PROBLEM REQUIREMENTS: Both the line containing "make_apron()" and the line containing "before = set(bpy.data.objects)" belong in the answer, along with every line between them; print exactly those.

═══

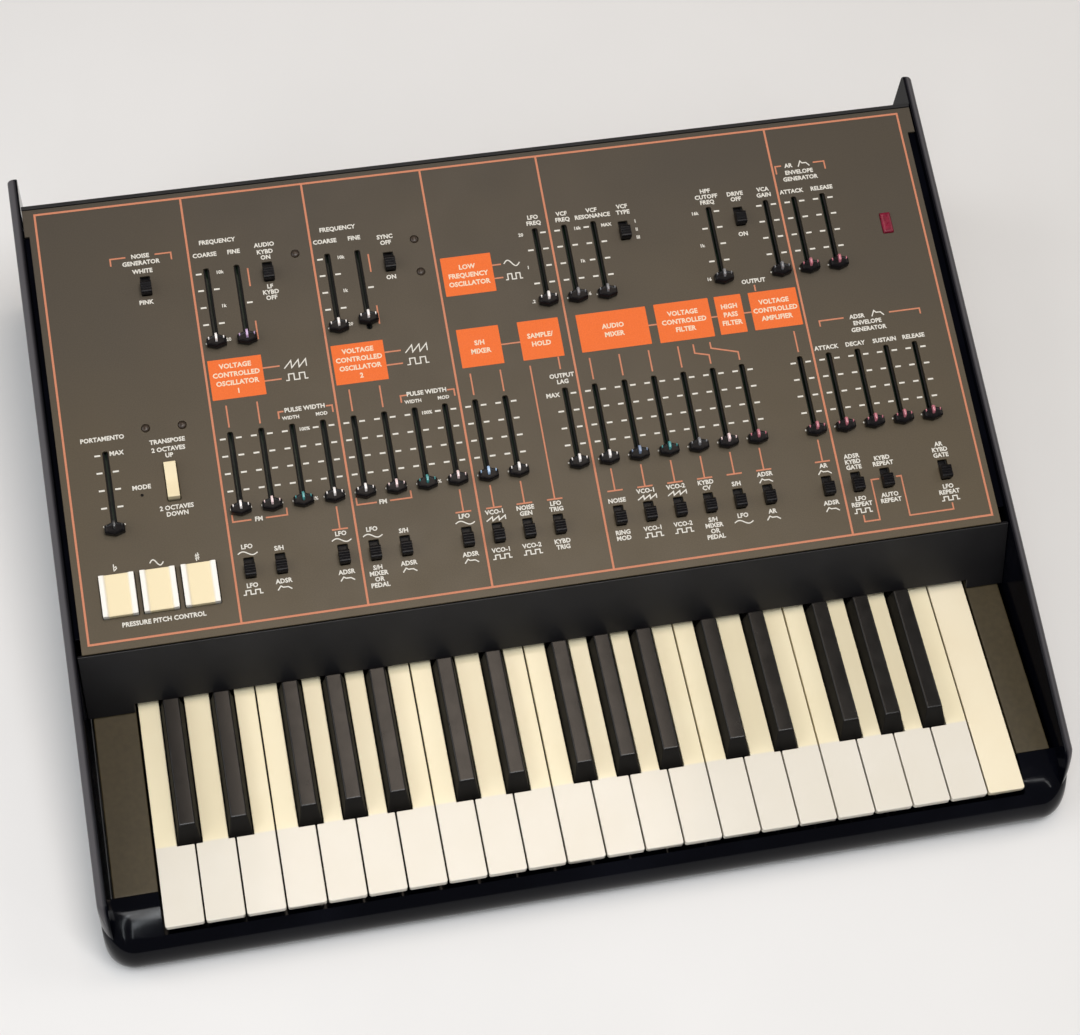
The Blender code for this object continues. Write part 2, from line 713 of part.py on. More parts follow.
def make_controls(panel_frame):
    """The controls that move on the panel."""
    slider = slider_mesh()
    lower = up_slope(UPPER_ROW)
    sliders = {
        "portamento_slider": (PORTAMENTO_COLUMN, up_slope(PORTAMENTO_ROW)),
        "osc1_coarse_slider": (0, lower),
        "osc1_fine_slider": (1, lower),
        "osc2_coarse_slider": (4, lower),
        "osc2_fine_slider": (5, up_slope(UPPER_ROW + RAISED_FINE_TUNE)),
        "lfo_rate_slider": (11, lower),
        "filter_cutoff_slider": (12, lower),
        "filter_resonance_slider": (13, lower),
        "amp_gain_slider": (19, lower),
    }
    for name, (number, y) in sliders.items():
        add_object(name, slider, "cap_black", panel_frame, (column(number), y, 0))
    switch = switch_mesh()
    switches = {"noise_switch": UPPER_SWITCHES[0], "filter_type_switch": UPPER_SWITCHES[3]}
    for name, (number, row) in switches.items():
        y = up_slope(row) - SWITCH_TRAVEL / 2
        add_object(name, switch, "cap_black", panel_frame, (column(number), y, 0))
    pad = pad_mesh()
    for name, x in zip(("flat_pad", "vibrato_pad", "sharp_pad"), PAD_CENTRES):
        add_object(name, pad, "pad_white", panel_frame, (across(x), up_slope(PAD_ROW), 0))
    rocker_place = (across(ROCKER_CENTRE[0]), up_slope(ROCKER_CENTRE[1]), 0)
    add_object("transpose_rocker", rocker_mesh(), "pad_white", panel_frame, rocker_place)


def main():
    clear_scene()
    panel_place = (0, depth(PANEL_ORIGIN_DEPTH), PANEL_ORIGIN_Z)
    panel_frame = add_object("panel_frame", None, location=panel_place)
    panel_frame.rotation_euler.x = PANEL_TILT
    plan_corners = make_plan_corners()
    make_base_shell(plan_corners)
    make_cheek("left_cheek", -1, plan_corners, panel_frame)
    make_cheek("right_cheek", 1, plan_corners, panel_frame)
    make_key_chassis()
    make_keyboard()
    make_apron()
    make_control_panel(panel_frame)
    make_circuit_board(panel_frame)
    make_rear_panel()
    make_controls(panel_frame)


main()
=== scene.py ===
"""Looks of the keyboard synthesizer: every visible piece and its material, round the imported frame.

Panel artwork and controls are placed in key pitches: x from the keyboard's left edge, v up the
panel's slope from its front edge. Everything else is in metres, in the frame's own axes.
"""

import json
import math

import bmesh
import bpy
from mathutils import Matrix, Vector


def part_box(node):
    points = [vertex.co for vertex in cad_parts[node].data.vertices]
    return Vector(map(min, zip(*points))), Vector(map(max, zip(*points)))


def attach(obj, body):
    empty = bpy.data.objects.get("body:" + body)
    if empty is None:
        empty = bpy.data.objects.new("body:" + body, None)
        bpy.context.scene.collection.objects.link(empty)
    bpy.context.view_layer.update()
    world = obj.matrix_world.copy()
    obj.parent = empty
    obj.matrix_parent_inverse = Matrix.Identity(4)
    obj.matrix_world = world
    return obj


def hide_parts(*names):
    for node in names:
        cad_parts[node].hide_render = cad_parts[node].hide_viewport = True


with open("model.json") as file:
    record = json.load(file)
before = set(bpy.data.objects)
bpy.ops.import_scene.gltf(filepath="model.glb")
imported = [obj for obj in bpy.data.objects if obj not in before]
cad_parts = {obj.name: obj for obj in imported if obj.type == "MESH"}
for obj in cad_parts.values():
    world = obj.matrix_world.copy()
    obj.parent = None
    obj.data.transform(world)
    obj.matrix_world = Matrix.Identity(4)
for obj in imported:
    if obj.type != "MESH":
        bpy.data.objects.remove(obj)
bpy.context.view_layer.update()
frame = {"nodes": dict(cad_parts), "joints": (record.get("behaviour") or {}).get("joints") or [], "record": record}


# ---------------------------------------------------------------- places taken from the frame


def middle(node):
    """Centre of a CAD node's box."""
    low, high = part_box(node)
    return (low + high) / 2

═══

OUTPUT BELOW:
    make_apron()
    make_control_panel(panel_frame)
    make_circuit_board(panel_frame)
    make_rear_panel()
    make_controls(panel_frame)


main()
=== scene.py ===
"""Looks of the keyboard synthesizer: every visible piece and its material, round the imported frame.

Panel artwork and controls are placed in key pitches: x from the keyboard's left edge, v up the
panel's slope from its front edge. Everything else is in metres, in the frame's own axes.
"""

import json
import math

import bmesh
import bpy
from mathutils import Matrix, Vector


def part_box(node):
    points = [vertex.co for vertex in cad_parts[node].data.vertices]
    return Vector(map(min, zip(*points))), Vector(map(max, zip(*points)))


def attach(obj, body):
    empty = bpy.data.objects.get("body:" + body)
    if empty is None:
        empty = bpy.data.objects.new("body:" + body, None)
        bpy.context.scene.collection.objects.link(empty)
    bpy.context.view_layer.update()
    world = obj.matrix_world.copy()
    obj.parent = empty
    obj.matrix_parent_inverse = Matrix.Identity(4)
    obj.matrix_world = world
    return obj


def hide_parts(*names):
    for node in names:
        cad_parts[node].hide_render = cad_parts[node].hide_viewport = True


with open("model.json") as file:
    record = json.load(file)
before = set(bpy.data.objects)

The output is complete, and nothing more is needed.